___ Data supplied ___

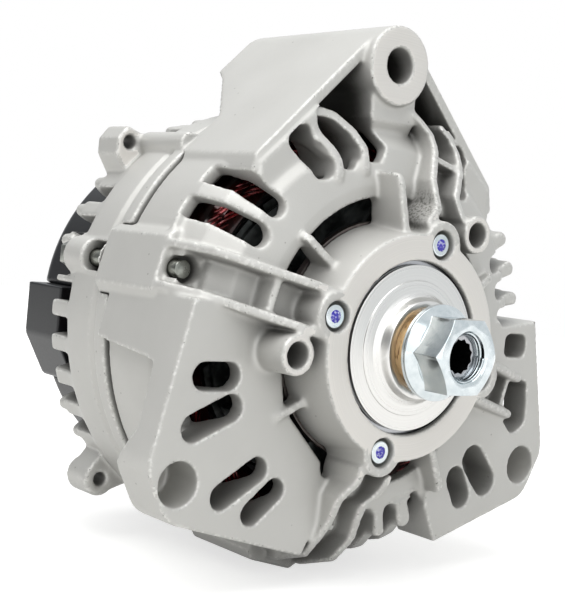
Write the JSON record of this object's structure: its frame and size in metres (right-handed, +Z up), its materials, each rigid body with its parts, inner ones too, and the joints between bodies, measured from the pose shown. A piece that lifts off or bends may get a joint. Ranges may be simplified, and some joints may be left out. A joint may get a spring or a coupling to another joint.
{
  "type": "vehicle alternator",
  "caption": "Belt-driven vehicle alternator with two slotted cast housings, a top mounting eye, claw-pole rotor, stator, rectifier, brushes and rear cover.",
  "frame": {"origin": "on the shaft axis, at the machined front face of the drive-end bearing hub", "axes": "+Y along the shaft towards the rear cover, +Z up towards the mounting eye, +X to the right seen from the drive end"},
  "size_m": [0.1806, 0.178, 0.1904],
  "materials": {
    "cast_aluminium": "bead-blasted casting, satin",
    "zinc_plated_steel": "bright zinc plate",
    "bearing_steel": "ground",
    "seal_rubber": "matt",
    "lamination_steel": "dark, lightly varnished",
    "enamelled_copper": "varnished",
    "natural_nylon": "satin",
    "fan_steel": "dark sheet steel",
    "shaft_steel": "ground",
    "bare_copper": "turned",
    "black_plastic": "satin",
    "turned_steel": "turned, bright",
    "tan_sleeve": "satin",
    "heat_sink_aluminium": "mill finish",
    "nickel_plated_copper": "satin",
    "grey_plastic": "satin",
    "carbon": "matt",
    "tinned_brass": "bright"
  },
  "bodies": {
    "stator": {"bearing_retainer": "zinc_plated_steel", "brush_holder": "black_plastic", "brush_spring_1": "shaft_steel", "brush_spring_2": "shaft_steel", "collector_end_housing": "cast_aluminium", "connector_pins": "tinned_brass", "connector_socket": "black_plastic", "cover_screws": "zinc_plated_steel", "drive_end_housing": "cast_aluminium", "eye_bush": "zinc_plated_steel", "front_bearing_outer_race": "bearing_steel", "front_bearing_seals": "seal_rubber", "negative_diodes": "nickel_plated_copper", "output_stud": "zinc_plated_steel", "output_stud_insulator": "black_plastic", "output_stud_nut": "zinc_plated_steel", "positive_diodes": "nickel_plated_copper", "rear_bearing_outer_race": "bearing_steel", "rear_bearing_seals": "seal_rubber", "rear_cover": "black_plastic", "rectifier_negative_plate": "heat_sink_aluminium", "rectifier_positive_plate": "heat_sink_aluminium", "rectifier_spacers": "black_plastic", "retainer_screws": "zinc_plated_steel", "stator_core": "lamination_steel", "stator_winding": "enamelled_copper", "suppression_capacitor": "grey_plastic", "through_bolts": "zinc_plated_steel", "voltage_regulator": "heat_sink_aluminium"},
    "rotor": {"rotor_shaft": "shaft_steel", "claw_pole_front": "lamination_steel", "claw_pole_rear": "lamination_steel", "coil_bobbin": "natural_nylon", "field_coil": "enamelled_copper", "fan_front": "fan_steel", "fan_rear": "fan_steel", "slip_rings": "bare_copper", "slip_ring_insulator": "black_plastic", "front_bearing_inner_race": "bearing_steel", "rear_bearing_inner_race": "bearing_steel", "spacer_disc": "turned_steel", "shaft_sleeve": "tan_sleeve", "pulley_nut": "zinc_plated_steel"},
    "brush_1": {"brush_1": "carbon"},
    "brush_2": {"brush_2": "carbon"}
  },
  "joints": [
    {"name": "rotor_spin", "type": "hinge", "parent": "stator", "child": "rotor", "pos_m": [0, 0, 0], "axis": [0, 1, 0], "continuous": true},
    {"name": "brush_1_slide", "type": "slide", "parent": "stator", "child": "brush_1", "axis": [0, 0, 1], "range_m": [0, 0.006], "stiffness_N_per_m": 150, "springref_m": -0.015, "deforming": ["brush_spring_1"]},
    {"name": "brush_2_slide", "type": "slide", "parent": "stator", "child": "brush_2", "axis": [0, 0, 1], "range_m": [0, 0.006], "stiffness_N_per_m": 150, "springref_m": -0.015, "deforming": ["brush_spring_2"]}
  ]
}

___
___ Data supplied ___

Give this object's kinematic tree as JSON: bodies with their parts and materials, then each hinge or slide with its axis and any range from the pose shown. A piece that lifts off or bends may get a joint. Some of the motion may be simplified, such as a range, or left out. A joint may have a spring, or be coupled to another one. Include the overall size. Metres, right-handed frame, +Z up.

___

### Brief
Using the material above, copy every line in which the string "joints" occurs.

### Written solution
Write the JSON record of this object's structure: its frame and size in metres (right-handed, +Z up), its materials, each rigid body with its parts, inner ones too, and the joints between bodies, measured from the pose shown. A piece that lifts off or bends may get a joint. Ranges may be simplified, and some joints may be left out. A joint may get a spring or a coupling to another joint.
  "joints": [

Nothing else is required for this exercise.